Copy every line of the listing that holds the string "finishes".

BEGIN Data supplied

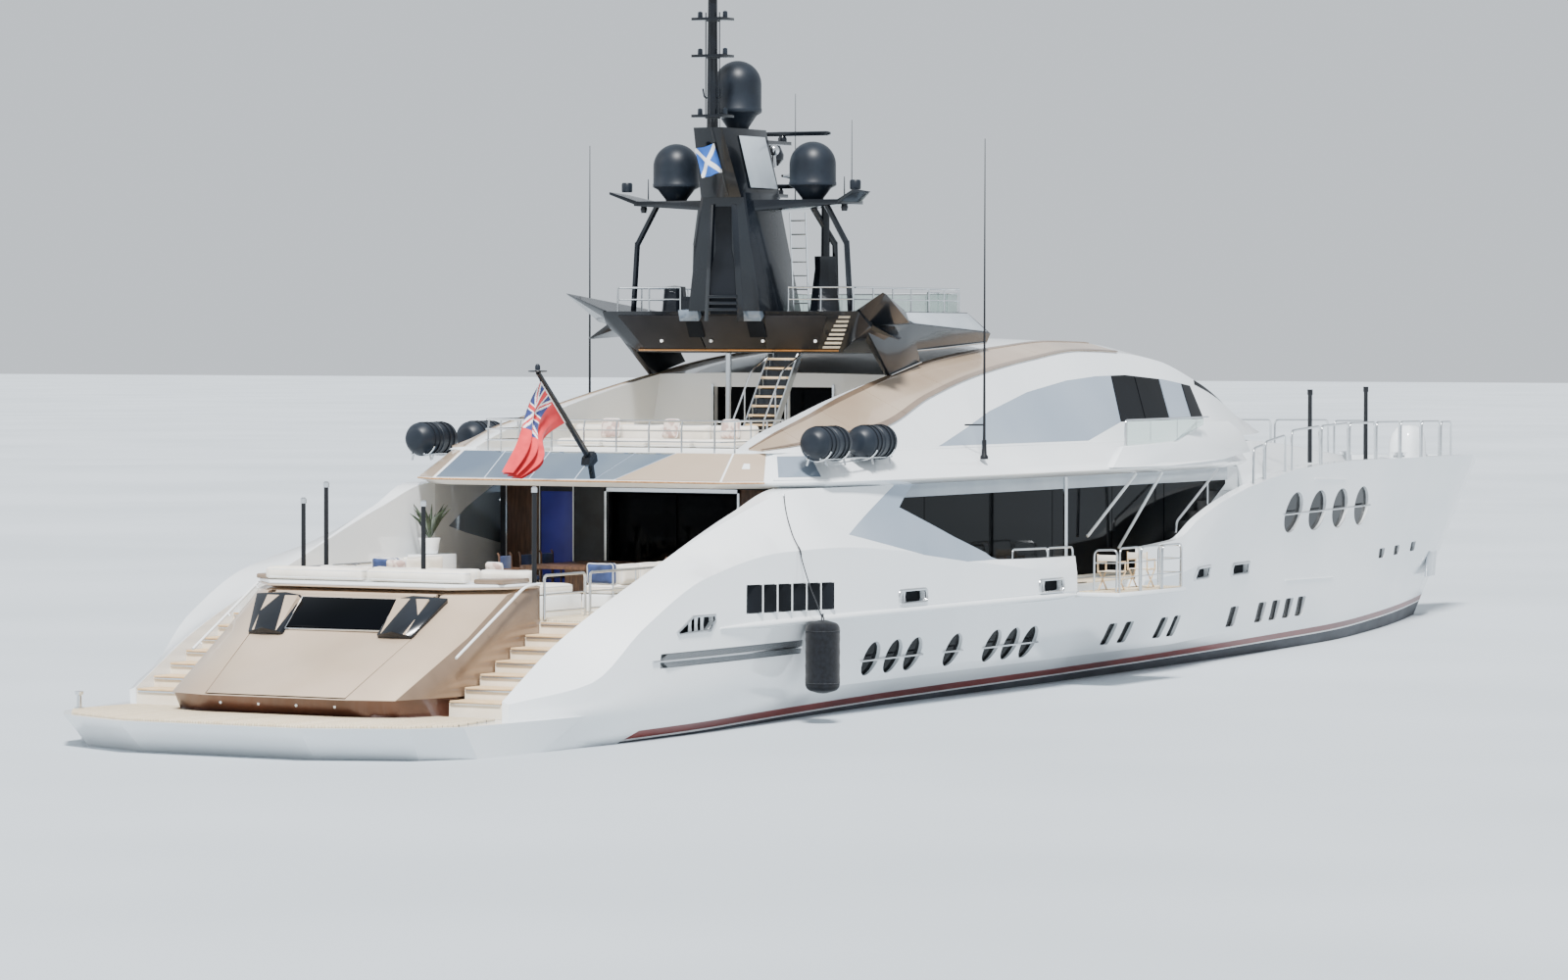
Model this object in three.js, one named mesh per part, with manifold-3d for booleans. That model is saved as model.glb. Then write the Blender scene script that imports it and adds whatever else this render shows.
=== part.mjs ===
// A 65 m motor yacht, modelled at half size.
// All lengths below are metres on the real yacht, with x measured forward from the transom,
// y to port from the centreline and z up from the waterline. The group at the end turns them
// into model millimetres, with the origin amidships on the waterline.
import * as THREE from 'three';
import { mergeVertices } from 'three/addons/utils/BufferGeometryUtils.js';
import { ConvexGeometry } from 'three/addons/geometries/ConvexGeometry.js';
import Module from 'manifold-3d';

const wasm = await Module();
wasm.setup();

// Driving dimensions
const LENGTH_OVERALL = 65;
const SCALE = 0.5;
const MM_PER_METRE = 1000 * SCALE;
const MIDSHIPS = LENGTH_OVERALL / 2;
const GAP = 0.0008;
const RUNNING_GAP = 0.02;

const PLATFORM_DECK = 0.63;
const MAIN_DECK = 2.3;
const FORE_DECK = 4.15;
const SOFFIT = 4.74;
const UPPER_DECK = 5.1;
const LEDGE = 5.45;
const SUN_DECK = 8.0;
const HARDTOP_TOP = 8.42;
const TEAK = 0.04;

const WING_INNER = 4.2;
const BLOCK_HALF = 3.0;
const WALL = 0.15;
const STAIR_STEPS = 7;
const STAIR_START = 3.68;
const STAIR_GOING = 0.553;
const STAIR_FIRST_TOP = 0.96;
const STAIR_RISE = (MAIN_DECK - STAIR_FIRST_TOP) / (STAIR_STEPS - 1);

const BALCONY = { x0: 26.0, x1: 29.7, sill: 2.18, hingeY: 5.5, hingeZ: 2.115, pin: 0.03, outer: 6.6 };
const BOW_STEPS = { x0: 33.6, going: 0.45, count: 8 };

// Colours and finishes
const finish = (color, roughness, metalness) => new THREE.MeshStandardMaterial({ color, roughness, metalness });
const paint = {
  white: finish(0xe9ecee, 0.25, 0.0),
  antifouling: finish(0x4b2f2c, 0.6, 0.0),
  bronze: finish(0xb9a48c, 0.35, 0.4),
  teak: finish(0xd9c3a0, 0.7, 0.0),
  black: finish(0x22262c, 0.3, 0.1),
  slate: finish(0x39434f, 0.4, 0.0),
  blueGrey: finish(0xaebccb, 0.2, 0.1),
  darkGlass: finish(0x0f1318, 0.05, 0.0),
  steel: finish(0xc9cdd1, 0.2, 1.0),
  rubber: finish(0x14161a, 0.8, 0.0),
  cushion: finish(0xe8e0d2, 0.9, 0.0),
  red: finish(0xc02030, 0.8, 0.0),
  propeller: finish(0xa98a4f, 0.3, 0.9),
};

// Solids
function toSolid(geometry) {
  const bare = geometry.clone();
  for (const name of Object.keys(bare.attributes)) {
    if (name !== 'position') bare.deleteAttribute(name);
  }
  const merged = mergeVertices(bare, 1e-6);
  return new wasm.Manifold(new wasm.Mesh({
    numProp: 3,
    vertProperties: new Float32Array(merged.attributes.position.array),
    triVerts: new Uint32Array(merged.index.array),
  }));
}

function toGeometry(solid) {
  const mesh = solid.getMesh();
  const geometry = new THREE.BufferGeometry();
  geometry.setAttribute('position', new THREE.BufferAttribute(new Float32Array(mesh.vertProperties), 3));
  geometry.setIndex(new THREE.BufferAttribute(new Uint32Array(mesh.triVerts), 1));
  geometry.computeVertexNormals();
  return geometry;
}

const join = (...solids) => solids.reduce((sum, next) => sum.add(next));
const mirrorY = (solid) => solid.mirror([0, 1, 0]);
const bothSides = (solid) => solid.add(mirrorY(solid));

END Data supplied
BEGIN Data supplied

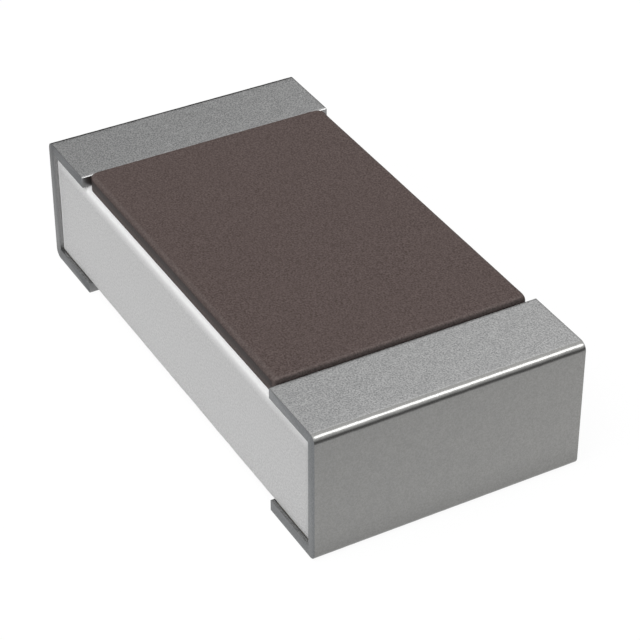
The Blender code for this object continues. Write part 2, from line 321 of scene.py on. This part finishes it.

END Data supplied

=== Output ===
// Colours and finishes
The Blender code for this object continues. Write part 2, from line 321 of scene.py on. This part finishes it.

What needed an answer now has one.